- _Dataset rows_:
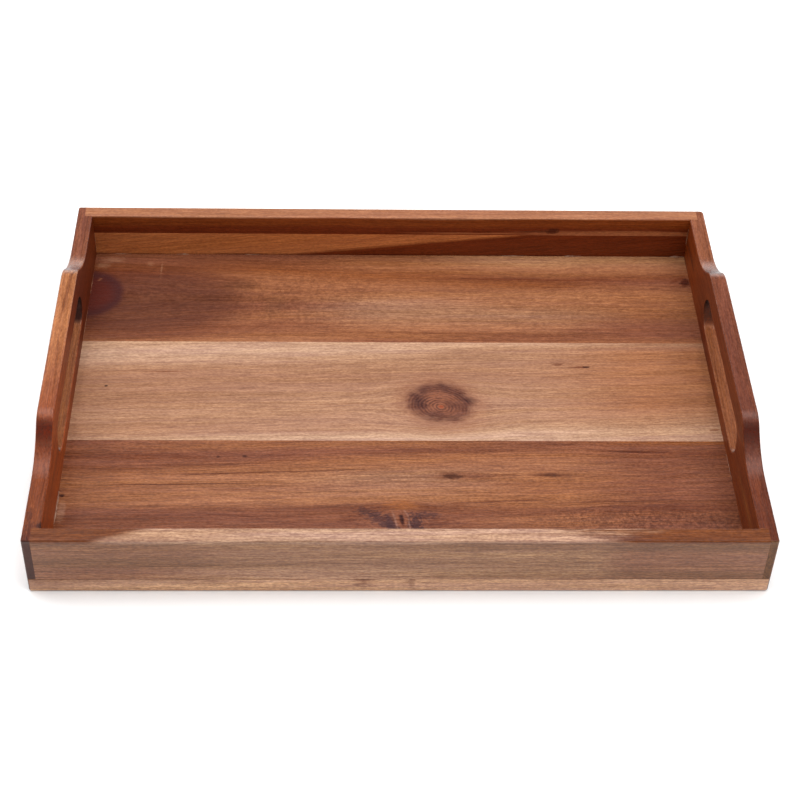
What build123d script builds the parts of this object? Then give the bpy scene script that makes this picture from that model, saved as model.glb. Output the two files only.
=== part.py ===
from build123d import *
from math import cos, radians, sin
import os

# Rectangular wooden serving tray, in millimetres. X is the long way, Y runs from the
# front rail to the back rail, and +Z is up. The origin is at the centre of the underside.

# Footprint and heights
tray_length = 420.0
tray_depth = 300.0
base_thickness = 10.0
wall_thickness = 10.0
rail_height = 42.0
grip_height = 57.0

# Raised grip on each side panel: flat crest, round shoulder, straight ramp, round foot
crest_length = 119.0
shoulder_radius = 19.0
foot_radius = 50.0
ramp_angle = 37.0

# Hand slot through each side panel
slot_length = 128.0
slot_height = 22.0
slot_centre_height = 30.5

# The side panels are rabbeted at both ends, which leaves a tongue over each rail's end
tongue_thickness = 5.0

# Glue lines: between the base boards, counted from the centre, and in the back rail
front_seam_y = -39.0
back_seam_y = 51.0
back_rail_seam_height = 28.0

# Sanding of the edges
top_ease = 1.0
slot_ease = 1.2
underside_ease = 1.0
seam_break = 0.25
corner_radius = 1.5
worn_corner_radius = 2.5

# Countersunk wood screws, 3 x 20 mm, driven up through the base
screw_length = 20.0
screw_head_radius = 3.0
screw_rim = 0.25
screw_shank_radius = 1.5
screw_core_radius = 1.05
screw_thread_pitch = 1.3
screw_thread_length = 13.0
screw_tip_length = 2.4
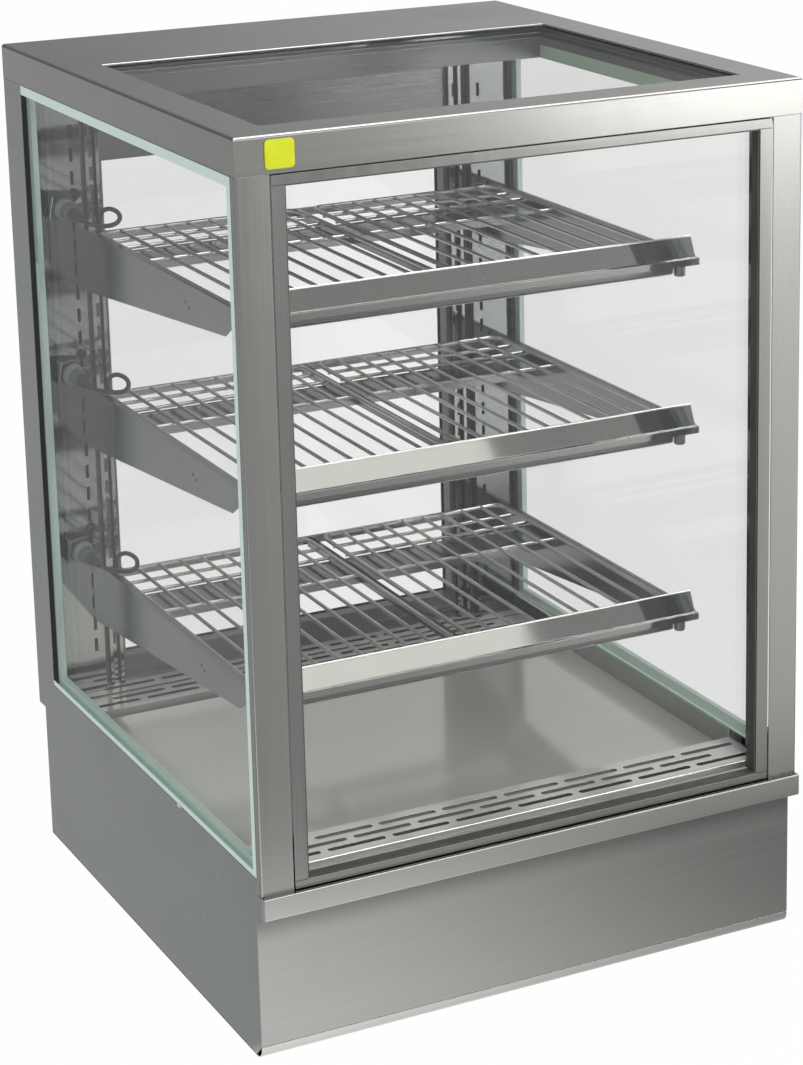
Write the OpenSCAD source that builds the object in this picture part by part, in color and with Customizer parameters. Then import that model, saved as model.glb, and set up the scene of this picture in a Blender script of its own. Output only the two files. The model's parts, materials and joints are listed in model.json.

- _Task to carry out_:
Take the data above and return it exactly.

- _Response below_:
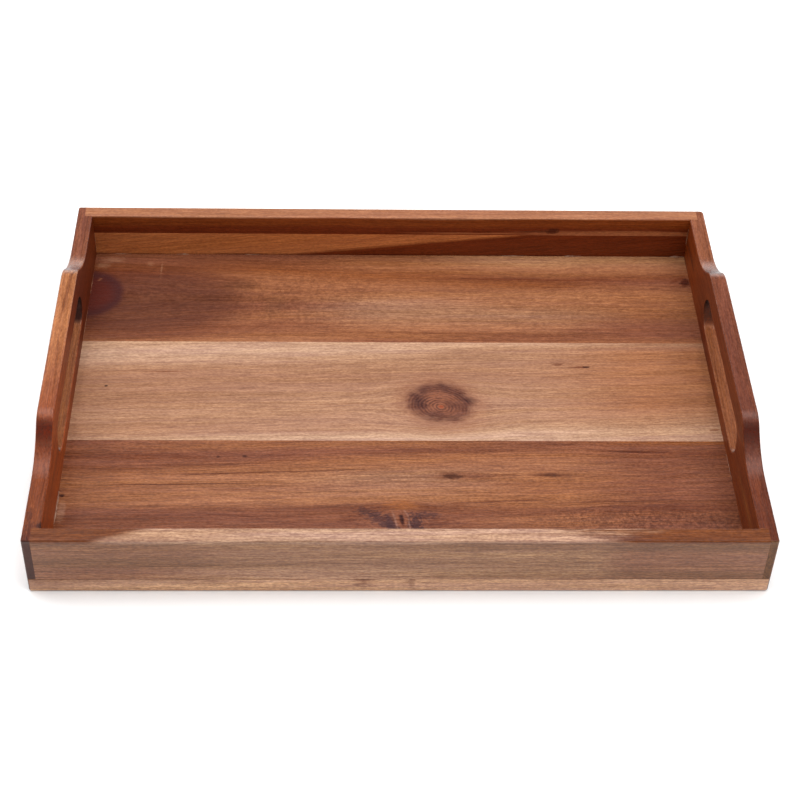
What build123d script builds the parts of this object? Then give the bpy scene script that makes this picture from that model, saved as model.glb. Output the two files only.
=== part.py ===
from build123d import *
from math import cos, radians, sin
import os

# Rectangular wooden serving tray, in millimetres. X is the long way, Y runs from the
# front rail to the back rail, and +Z is up. The origin is at the centre of the underside.

# Footprint and heights
tray_length = 420.0
tray_depth = 300.0
base_thickness = 10.0
wall_thickness = 10.0
rail_height = 42.0
grip_height = 57.0

# Raised grip on each side panel: flat crest, round shoulder, straight ramp, round foot
crest_length = 119.0
shoulder_radius = 19.0
foot_radius = 50.0
ramp_angle = 37.0

# Hand slot through each side panel
slot_length = 128.0
slot_height = 22.0
slot_centre_height = 30.5

# The side panels are rabbeted at both ends, which leaves a tongue over each rail's end
tongue_thickness = 5.0

# Glue lines: between the base boards, counted from the centre, and in the back rail
front_seam_y = -39.0
back_seam_y = 51.0
back_rail_seam_height = 28.0

# Sanding of the edges
top_ease = 1.0
slot_ease = 1.2
underside_ease = 1.0
seam_break = 0.25
corner_radius = 1.5
worn_corner_radius = 2.5

# Countersunk wood screws, 3 x 20 mm, driven up through the base
screw_length = 20.0
screw_head_radius = 3.0
screw_rim = 0.25
screw_shank_radius = 1.5
screw_core_radius = 1.05
screw_thread_pitch = 1.3
screw_thread_length = 13.0
screw_tip_length = 2.4
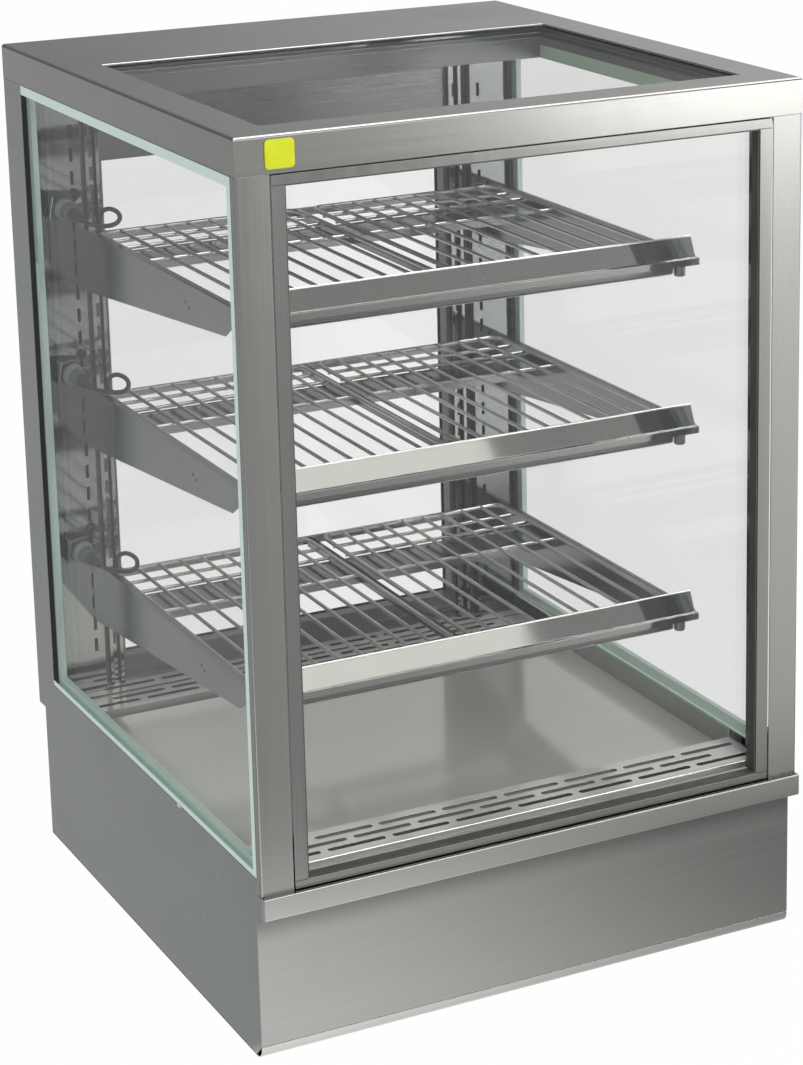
Write the OpenSCAD source that builds the object in this picture part by part, in color and with Customizer parameters. Then import that model, saved as model.glb, and set up the scene of this picture in a Blender script of its own. Output only the two files. The model's parts, materials and joints are listed in model.json.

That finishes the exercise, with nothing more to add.